Taking a collection of allegations that would normally be spread friend-to-friend and putting it on the internet raises several important red flags, though. First of all, though the list was never meant to be public, there was no way to guarantee it would stay in the hands of trustworthy actors. Men at nearly every major media outlet are implicated. BuzzFeed reported that several men on the list somehow got their hands on it, indicating that women sent the document in good faith to other women they wanted to protect, who then shared it with men accused of sexual harassment or assault. The barrier to entry for writing on the list is low to nonexistent, leaving it open to hijacking and reducing the trustworthiness of every bit of information to that of any other anonymous online comment. Since there is no way to tell who made what allegation, there is no way to put the claims in meaningful context, as there usually is with word-of-mouth warnings. And some of the reported behaviors, such as “flirting,” are relatively minor and subjective, though sometimes paired with more serious allegations.

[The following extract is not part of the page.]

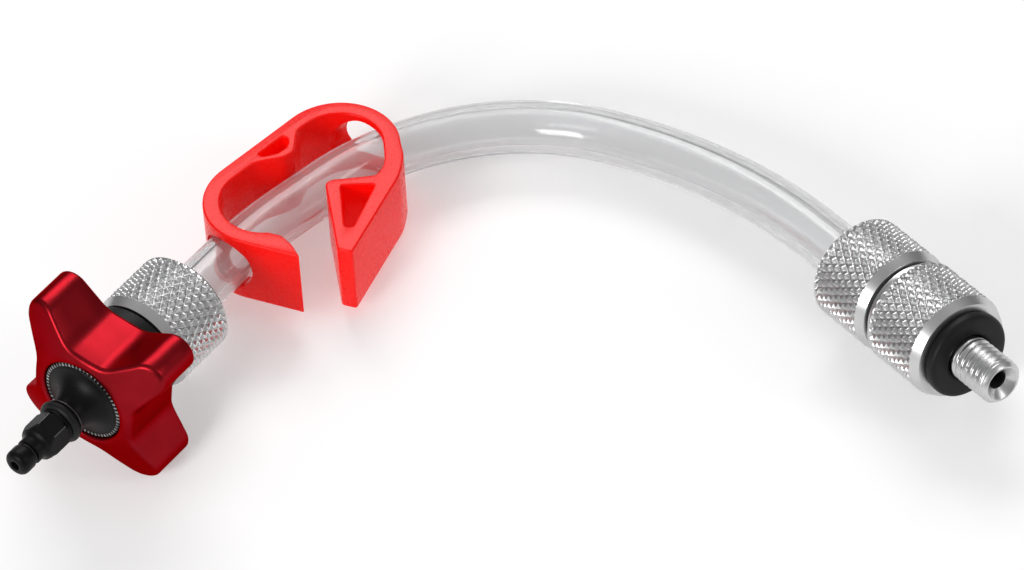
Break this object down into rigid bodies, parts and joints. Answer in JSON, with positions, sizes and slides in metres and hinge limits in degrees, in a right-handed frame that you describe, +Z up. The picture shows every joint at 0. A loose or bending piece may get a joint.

The implications of these failings are severe. If rape and assault allegations can be brushed off as gossip from sources that can’t be held accountable for their reports, it throws a layer of doubt on all the accusations on the list, many of which are truly horrifying. The specter of one motivated person getting a hold of the document for the wrong reasons and creating multiple anonymous accounts to manufacture claims against a man in media is highly unlikely, but nevertheless possible; the slight possibility poisons the entire well. Hiring managers in media could get their hands on a list like this and use it as an argument against job candidates who seem too risky to hire but never had a chance to answer for their alleged crimes.

But if a woman has been raped, who’s to tell her she has no right to scream his name from the rooftops? Taking part in the word-of-mouth chain of mutual warning is a privilege young and less-connected journalists are unlikely to have. And if women ever want to make a case against an abuser, either to law enforcement or to an industry that enables him with jobs and connections, they’re far more likely to get results if they find other survivors first rather than going it alone. In a justice system that demands perfect victimhood, bulletproof evidence, and skin of steel of anyone who comes forward with a claim of sexual violence, there are few good options for recourse. Traditional chains of command for reporting workplace harassment can fail when those chains are full of abusers’ friends. The “SHITTY MEDIA MEN” spreadsheet was not a perfect system, but a perfect system does not exist.

Women have tried to create similar lists of alleged intra-industry harassers and abusers before. In Los Angeles, women in the comedy scene shared stories in a private Facebook group, leading to at least one police investigation and the effective ostracization of three men who’d racked up multiple accusations. I spoke to one woman, Jennifer, who helped create a similar document for women and gender-nonconforming people in her local arts community. (Her name has been changed at her request.)

Jennifer and her co-creators formed a working group after a woman accused a well-known man in their community of rape in an online comment. “At first, I felt like, ‘well, that’s a shitty thing to say,’ ” she said. But at the working group’s first meeting, woman after woman described other stories they’d heard about the same man, and shared personal accounts of his abuse. Not all the allegations involved rape, but a pattern of similar boundary violations began to take shape, corroborated by multiple independent accounts. As names of other men began to come up, Jennifer and her group had to decide what belonged on a semi-public list and what did not. They discussed whether it was appropriate to put rape on the same plane as “sketchy and unethical and coercive” behavior—in at least one case, they decided to leave an accused man off the list because his alleged violations didn’t rise to the level of assault.

“We didn’t necessarily feel like it was the best alternative, but we felt like there was no other alternative,” Jennifer said. “This sort of being an ‘open secret’ in whatever community doesn’t stop the behavior, as we’ve seen with Weinstein and all the rest.”

Some colleges have started using an app that purports to be a better platform for anonymous reporting. Callisto allows accusers to input their allegations into the app anonymously and choose to either report it to the school immediately, timestamp it and save it for later, or save the report and notify the accuser when any other student inputs an allegation against the same perpetrator. Other industries could conceivably make similar systems—Callisto’s code is public—to help aggregate assault reports and facilitate communication between survivors. As my colleague April Glaser wrote in Wired last year, features like encryption and identity verification could lend anonymous reporting mechanisms extra layers of both security and credibility.

The “SHITTY MEDIA MEN” spreadsheet does try to make a distinction between “physical sexual violence” and, say, “inappropriate communication.” When multiple women have accused the same man of the former, his line on the spreadsheet is highlighted in red. But red men are mixed in with ones accused by just one person of something like “workplace harassment,” which could mean anything from an unwelcome remark about a physical feature to offering a raise in exchange for sex. After closing the document, all but the most vile deeds became irrelevant. Only the names remained in my head.

The document was locked for a period of time on Thursday; it’s now once again publicly accessible to anyone who has the link. But even if it disappears, it will live on as an ethical quandary and potentially teachable case study. It forces people who consider themselves upstanding colleagues and allies to confront some difficult questions with no clear-cut answers. What should happen to men in our industry who’ve been accused of sexual violence? What if those accusations come from multiple women? What if those women are anonymous? It makes sense not to hire rapists. But should every man who’s ever verbally harassed a woman never work again? What about “creeps”? For those of us who believe that the prison system and sex offender registries do far more harm than good, what alternatives can we offer survivors and perpetrators? At what point could an industry consider a harasser reformed and hirable? How can women protect one another without trampling the rights of the accused?